Provide areas where your cat can be alone.
Just like humans, cats need their space! If you have multiple cats in your home, your cat that is spraying might just need some alone time. You can help your cat achieve this by occasionally confining him to her to a room.
However, some cats will find this stressful. They want to be away from other cats, but they don’t want to think they’re missing out on anything.
The perfect solution to this is a cat tree! Some of the best cat trees that are out on the market. If you’re really crafty, you can make one yourself.
Otherwise, check out this highly-rated option on Amazon!
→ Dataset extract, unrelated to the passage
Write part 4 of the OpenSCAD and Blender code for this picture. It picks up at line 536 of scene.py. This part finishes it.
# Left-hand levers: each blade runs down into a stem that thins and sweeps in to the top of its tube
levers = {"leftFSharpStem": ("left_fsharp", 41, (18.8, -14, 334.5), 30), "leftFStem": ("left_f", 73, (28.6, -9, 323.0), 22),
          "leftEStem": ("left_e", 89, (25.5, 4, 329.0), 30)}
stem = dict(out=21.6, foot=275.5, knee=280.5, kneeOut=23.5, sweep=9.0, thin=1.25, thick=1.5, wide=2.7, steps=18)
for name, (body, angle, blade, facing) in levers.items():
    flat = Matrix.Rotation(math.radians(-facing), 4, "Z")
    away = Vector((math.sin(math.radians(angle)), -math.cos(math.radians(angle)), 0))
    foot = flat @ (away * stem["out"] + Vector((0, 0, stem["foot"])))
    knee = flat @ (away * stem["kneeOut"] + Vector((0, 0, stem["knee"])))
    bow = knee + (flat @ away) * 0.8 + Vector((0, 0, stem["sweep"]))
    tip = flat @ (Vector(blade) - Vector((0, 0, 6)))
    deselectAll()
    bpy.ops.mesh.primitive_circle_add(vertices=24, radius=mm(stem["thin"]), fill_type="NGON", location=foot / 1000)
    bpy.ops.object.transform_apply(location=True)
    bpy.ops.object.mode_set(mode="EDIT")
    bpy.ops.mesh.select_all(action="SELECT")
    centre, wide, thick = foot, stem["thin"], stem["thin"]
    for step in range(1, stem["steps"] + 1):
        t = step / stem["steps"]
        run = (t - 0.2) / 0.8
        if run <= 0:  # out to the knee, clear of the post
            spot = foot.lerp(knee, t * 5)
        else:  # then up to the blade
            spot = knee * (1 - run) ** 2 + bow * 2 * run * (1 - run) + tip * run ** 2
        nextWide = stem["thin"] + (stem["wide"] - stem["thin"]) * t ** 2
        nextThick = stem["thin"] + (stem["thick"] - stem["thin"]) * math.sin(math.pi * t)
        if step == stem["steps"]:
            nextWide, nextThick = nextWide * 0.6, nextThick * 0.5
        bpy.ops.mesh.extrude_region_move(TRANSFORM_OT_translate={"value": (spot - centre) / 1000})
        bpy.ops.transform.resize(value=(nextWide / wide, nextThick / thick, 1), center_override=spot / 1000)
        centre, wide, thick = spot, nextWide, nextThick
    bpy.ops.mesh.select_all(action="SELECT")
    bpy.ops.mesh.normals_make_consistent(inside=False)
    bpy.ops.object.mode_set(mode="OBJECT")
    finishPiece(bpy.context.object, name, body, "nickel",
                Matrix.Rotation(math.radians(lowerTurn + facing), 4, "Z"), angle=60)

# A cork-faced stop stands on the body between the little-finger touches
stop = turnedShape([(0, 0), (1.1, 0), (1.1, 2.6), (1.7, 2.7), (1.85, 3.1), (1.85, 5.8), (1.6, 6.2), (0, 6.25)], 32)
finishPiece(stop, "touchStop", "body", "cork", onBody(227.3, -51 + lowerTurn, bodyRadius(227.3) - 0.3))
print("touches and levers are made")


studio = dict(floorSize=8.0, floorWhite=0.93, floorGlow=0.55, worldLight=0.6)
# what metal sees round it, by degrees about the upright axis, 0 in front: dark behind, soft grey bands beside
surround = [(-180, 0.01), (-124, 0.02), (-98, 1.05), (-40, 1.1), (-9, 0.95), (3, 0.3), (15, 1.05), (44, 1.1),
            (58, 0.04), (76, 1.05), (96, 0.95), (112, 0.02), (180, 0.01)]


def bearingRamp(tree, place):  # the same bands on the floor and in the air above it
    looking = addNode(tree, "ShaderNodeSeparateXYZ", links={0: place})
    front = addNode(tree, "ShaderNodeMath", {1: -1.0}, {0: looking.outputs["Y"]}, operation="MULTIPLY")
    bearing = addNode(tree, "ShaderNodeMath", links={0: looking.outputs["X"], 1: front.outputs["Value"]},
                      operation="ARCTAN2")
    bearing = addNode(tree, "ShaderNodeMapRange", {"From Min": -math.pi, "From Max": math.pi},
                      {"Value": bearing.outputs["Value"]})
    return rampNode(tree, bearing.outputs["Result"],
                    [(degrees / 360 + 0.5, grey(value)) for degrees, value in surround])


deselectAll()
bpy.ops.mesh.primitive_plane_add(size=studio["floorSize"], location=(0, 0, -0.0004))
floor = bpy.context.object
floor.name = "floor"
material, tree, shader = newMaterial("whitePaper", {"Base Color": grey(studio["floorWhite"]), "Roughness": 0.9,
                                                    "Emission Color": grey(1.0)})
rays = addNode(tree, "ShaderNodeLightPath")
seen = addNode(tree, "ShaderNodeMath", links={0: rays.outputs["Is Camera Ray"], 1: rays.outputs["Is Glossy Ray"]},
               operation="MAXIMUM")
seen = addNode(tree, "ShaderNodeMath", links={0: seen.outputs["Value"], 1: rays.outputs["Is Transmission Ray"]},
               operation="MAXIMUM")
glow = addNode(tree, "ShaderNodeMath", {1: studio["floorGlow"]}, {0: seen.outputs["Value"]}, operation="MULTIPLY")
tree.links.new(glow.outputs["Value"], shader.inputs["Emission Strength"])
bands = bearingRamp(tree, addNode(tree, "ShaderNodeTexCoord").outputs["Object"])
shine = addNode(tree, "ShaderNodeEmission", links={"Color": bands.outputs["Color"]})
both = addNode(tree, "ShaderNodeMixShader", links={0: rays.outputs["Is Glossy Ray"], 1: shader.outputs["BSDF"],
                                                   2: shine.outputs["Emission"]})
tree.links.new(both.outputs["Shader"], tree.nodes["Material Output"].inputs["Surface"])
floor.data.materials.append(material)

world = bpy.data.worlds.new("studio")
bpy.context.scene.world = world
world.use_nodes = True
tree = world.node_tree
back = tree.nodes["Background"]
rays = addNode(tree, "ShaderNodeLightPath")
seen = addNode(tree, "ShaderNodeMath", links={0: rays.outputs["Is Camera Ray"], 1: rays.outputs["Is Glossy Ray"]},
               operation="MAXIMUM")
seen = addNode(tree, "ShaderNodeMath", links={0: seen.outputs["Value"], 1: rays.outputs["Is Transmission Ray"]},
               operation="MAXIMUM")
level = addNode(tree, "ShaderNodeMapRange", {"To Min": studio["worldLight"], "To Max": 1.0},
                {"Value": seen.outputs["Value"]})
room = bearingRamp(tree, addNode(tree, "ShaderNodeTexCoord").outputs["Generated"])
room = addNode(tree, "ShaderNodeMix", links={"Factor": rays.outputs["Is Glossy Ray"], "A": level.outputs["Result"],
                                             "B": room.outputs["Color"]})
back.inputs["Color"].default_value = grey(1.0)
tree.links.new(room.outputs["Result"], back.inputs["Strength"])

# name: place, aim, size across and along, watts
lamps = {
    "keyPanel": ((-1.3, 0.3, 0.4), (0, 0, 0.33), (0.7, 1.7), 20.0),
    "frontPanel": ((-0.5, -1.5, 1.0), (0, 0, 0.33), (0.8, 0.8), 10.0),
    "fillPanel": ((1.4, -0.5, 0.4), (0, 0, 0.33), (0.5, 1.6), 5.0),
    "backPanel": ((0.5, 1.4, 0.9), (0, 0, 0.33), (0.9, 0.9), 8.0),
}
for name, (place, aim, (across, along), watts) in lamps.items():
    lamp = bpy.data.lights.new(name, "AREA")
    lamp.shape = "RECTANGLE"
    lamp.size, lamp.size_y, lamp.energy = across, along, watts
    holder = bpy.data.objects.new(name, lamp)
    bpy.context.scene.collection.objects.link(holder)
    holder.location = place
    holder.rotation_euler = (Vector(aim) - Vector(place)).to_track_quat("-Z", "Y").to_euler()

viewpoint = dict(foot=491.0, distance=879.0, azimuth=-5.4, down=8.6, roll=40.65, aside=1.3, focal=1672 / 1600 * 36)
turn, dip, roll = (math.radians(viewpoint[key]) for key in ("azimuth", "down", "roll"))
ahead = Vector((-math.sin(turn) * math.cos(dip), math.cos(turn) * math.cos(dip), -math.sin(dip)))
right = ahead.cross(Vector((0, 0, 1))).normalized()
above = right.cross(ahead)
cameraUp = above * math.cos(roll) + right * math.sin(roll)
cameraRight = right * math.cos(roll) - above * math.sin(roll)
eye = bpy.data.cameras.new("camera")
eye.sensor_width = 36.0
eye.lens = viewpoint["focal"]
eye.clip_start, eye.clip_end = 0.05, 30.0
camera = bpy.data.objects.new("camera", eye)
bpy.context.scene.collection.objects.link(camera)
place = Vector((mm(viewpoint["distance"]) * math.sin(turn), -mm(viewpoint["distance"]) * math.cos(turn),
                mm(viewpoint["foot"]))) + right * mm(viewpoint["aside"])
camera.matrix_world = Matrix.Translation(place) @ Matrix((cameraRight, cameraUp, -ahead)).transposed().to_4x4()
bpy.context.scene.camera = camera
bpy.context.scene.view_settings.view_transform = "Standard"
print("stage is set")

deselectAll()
As you can see in the photo, with all of the different levels and even a hammock and cubby hole, your cats can enjoy their space while enjoying this cat tree at the same time!
Play with your cats!
According to the ASPCA, cats desire to spend time with their owners. They also have a lot of energy, especially if they are kittens. Cats typically love playing with sparkly items or things that dangle from a stick.
When your cats play together, it can stop them from fighting and increase their bond. That will stop the spraying behavior.
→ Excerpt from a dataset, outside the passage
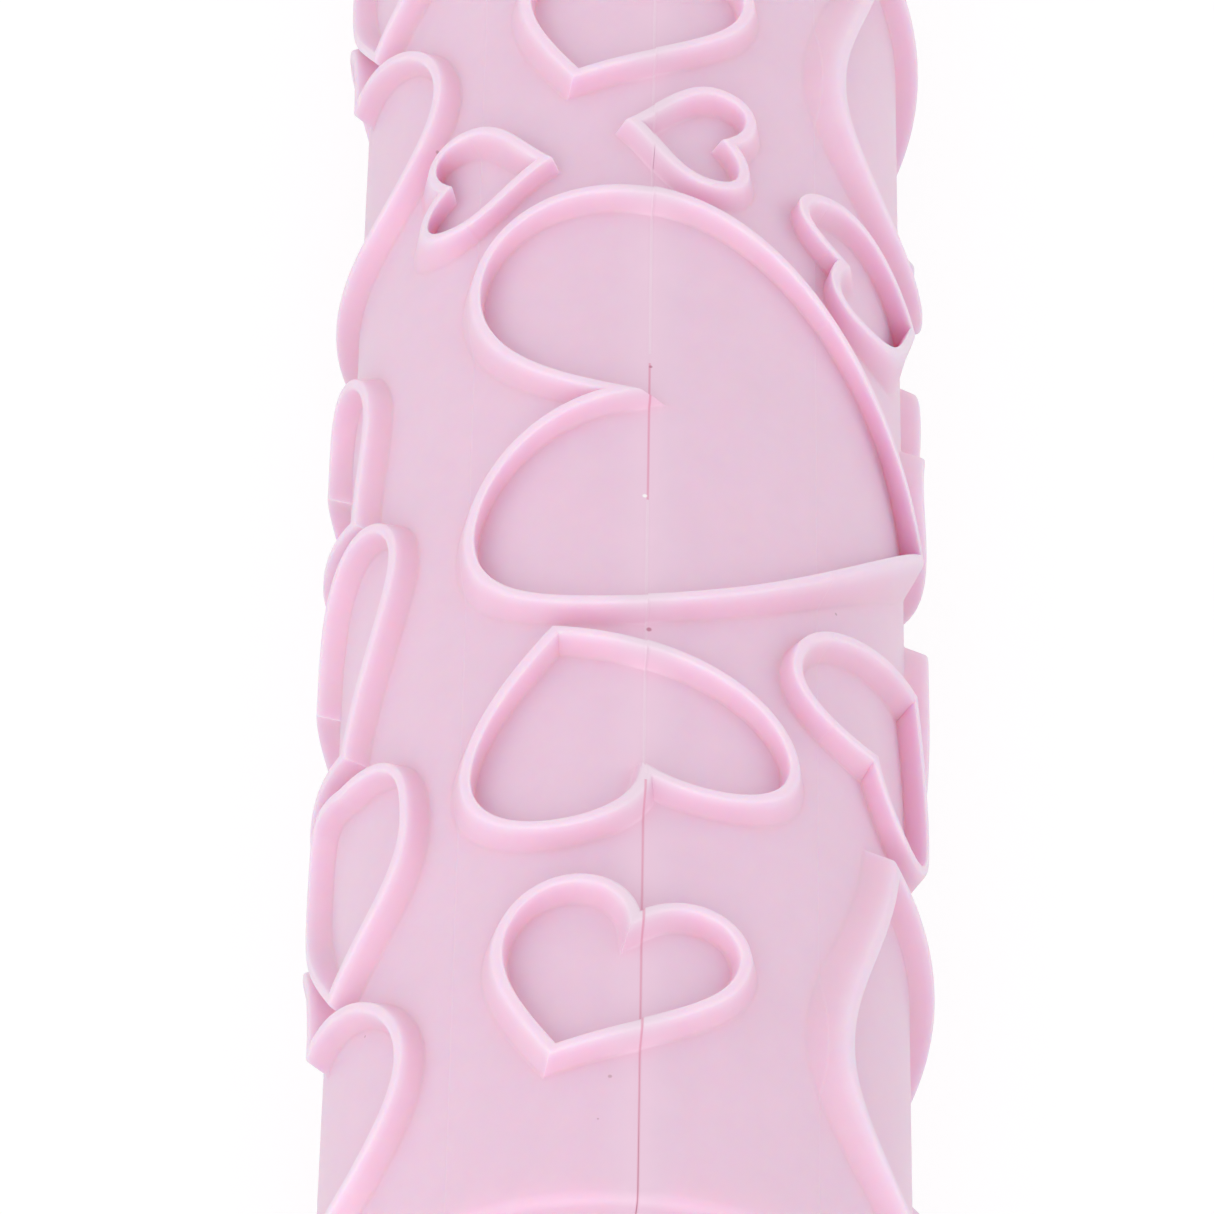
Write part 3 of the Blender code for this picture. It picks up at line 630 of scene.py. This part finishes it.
# What lies over the pink, one after the other: where it is, how much of it shows, and its colour.
colour = PINK
for mask, share, other in (
    # painted shade in the creases at the ridges' feet
    (crease_shade, 0.25, (0.98, 0.53, 0.68, 1)),
    # painted highlight along the ridges' crests
    (crest, 0.8, (0.84, 0.69, 0.79, 1)),
    (insert_line, 0.35, (0.86, 0.66, 0.77, 1)),
    # the flash's raised bead, painted paler as its highlight
    (flash_and_highlight, 0.45, (0.88, 0.70, 0.80, 1)),
    # painted shade in the joint along the seam
    (seam_shade, 0.6, (0.74, 0.25, 0.39, 1)),
    (marks(SPECK_PLACES), 0.45, (0.33, 0.14, 0.16, 1)),
    # dark red spots near the seam
    (marks(DARK_SPOT_PLACES), 0.7, (0.45, 0.12, 0.20, 1)),
    (marks(CHIP_PLACES), 1, (0.95, 0.90, 0.92, 1)),
):
    colour = blended(tree, maths(tree, "MULTIPLY", mask, share), colour, other)
tree.links.new(colour, pink_surface.inputs["Colour"])
lines = maths(tree, "MULTIPLY", maths(tree, "ADD", insert_line, flash_and_highlight), LINE_HEIGHT)
tree.links.new(maths(tree, "ADD", pink_surface.outputs["Height"], lines), pink_bump.inputs["Height"])

# Beside the seam the plastic lets no light in, since light that entered there would be lost in the joint.
FIRM_EDGE = (0.8 * MM, 3 * MM)
firm = add_node(
    tree,
    "BsdfPrincipled",
    [
        ("Base Color", pink_surface.outputs["Colour"]),
        ("Roughness", pink_surface.outputs["Roughness"]),
        ("Normal", pink_bump.outputs[0]),
        ("IOR", PLASTIC_IOR),
    ],
)
soft = tree.nodes["Principled BSDF"]
inwards = faded(tree, from_seam, *FIRM_EDGE)
mixed = add_node(tree, "MixShader", [(0, inwards), (1, firm.outputs[0]), (2, soft.outputs[0])])
tree.links.new(mixed.outputs[0], tree.nodes["Material Output"].inputs["Surface"])

for name, side in (("barrel_half_right", 1), ("barrel_half_left", -1)):
    mesh = half_of("skin_" + name, side)
    mark_relief(mesh)
    mesh.shade_smooth()
    mesh.set_sharp_from_angle(angle=SHARP_EDGE)
    half = bpy.data.objects.new("skin_" + name, mesh)
    bpy.context.scene.collection.objects.link(half)
    mesh.materials.append(pink_plastic)
    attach(half, "barrel")
    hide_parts(name)

# Barrel end caps: round cups moulded in a deeper pink plastic, with a hole for the axle. Each is pushed over
# the necks of both halves and clamps them together.
CAP_RADIUS = 12.2 * MM
CAP_ROUNDING = 1 * MM
CAP_HOLE = 4.6 * MM
CAP_SKIRT_BORE = 9.8 * MM
CAP_FOOT = 105.3 * MM
CAP_INNER_FACE = 109.3 * MM
CAP_OUTER_FACE = 111.3 * MM
EDGE_BREAK = 0.15 * MM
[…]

However, be aware that this could have the opposite effect if your cats really dislike one another! Be sure to read up on cat aggression before trying this method.
If you have multiple cats, are you keeping all of their food and water bowls in one place? While they do like the routine of having their food in the same place, mix it up a bit!
According to Doctors Foster and Smith, you should place the cats’ food bowls and toys in different places across the house so that each of your cats can lay claim to one of them!
Keep new scents away from your cats.
If you know that your cat is prone to marking, keep new scents away from him or her. For example, if you go to visit a friend’s home, take your clothes off when you get home and put them directly in your washing machine.
When you have friends come over, put your cat up in another room so there are no attempts to spray your guest!
Of course, should you have a guest that chooses to stay over, put their belongings up and don’t let your cat into the room where they’re staying?
I’ve tried everything. Nothing seems to be working. What now?
If after reading this article and putting the suggestions listed above into place you’re not seeing any results, there is still hope.
Keep in mind, change can be very quick but be patient: it can also take months! Keep trying, and if after a couple of months there is no change, consider these methods.
First, some cats are just anxious by nature. If that’s the case, see your veterinarian. They can advise if a low-dose of anxiety medication is appropriate your cat. Spraying is often indicative of a bigger issue, like high levels of stress, a conflict between your cats, or anxiety.
In particular, it is recommended that you ask your veterinarian to connect you with a certified veterinary behaviorist.
These are veterinarians who have gone through extra schooling to specifically study animal behavior and determine what medications would be best for them.
They also will work with your veterinarian to ensure that your cat is getting top-notch care all around.
According to Dr. Gary Landsburg from Merck drugs like sertraline, fluoxetine and buspirone are commonly used to treat anxiety.
It is something that pet owners can feel confident exploring. Cats have successfully been using these and other medications for decades with great results!
Medication is a good option, but it is not for every cat. Sometimes, cats just don’t get along in a multi-cat household. It doesn’t mean that you have to get rid of your cat. It just means you must find out what isn’t working and fix it!
Just like a certified veterinary behaviorist will work with your normal vet to find the right medications to ease your cat’s anxiety, an animal behaviorist will work with you and your vet to stop the spraying behavior.
An animal behaviorist will visit your home, assess what might be causing your cat to be anxious, aggressive or stressful. He or she will be able to see even things that you as the owner are not privy to.
Never give up. Spraying is a very easy problem to fix, you’ve just got to find the right solution!